[DATASET RECORDS]
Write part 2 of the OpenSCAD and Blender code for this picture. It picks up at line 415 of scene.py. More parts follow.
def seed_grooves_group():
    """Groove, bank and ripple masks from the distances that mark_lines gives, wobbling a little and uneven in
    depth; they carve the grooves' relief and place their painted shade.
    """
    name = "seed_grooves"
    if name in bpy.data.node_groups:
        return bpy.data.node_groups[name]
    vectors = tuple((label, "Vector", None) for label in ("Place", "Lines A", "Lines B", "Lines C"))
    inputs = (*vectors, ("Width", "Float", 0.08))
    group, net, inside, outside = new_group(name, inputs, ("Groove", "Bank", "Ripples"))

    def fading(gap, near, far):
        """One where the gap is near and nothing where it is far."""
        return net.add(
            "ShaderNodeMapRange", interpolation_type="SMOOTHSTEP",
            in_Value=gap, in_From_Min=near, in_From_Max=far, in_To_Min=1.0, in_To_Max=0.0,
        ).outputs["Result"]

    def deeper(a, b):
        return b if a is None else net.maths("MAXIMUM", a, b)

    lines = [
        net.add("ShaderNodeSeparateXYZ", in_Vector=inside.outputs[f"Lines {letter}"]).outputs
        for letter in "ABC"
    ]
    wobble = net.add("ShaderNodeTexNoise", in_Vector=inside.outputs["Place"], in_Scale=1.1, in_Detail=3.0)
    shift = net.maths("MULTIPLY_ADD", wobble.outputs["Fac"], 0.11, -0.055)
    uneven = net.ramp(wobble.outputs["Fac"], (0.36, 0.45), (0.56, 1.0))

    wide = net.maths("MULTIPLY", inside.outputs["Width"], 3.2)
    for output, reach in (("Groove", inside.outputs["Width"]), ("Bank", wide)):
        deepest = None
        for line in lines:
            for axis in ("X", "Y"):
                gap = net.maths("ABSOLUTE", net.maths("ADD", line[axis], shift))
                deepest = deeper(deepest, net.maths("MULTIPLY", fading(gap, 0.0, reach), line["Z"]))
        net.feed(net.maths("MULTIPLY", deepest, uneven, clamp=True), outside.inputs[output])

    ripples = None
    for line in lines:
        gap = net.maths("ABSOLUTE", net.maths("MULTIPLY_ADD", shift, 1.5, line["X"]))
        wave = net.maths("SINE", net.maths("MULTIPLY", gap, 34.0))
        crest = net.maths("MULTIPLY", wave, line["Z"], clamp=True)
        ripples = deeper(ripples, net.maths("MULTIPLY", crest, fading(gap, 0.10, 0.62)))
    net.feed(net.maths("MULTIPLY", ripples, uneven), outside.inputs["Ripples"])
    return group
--
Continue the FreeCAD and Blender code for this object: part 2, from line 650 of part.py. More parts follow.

[WORK TO DO] Quote word for word the lines from the line holding "Write part 2" through the line holding "return b if"; include both of those lines and add nothing.

[WRITTEN SOLUTION]
Write part 2 of the OpenSCAD and Blender code for this picture. It picks up at line 415 of scene.py. More parts follow.
def seed_grooves_group():
    """Groove, bank and ripple masks from the distances that mark_lines gives, wobbling a little and uneven in
    depth; they carve the grooves' relief and place their painted shade.
    """
    name = "seed_grooves"
    if name in bpy.data.node_groups:
        return bpy.data.node_groups[name]
    vectors = tuple((label, "Vector", None) for label in ("Place", "Lines A", "Lines B", "Lines C"))
    inputs = (*vectors, ("Width", "Float", 0.08))
    group, net, inside, outside = new_group(name, inputs, ("Groove", "Bank", "Ripples"))

    def fading(gap, near, far):
        """One where the gap is near and nothing where it is far."""
        return net.add(
            "ShaderNodeMapRange", interpolation_type="SMOOTHSTEP",
            in_Value=gap, in_From_Min=near, in_From_Max=far, in_To_Min=1.0, in_To_Max=0.0,
        ).outputs["Result"]

    def deeper(a, b):
        return b if a is None else net.maths("MAXIMUM", a, b)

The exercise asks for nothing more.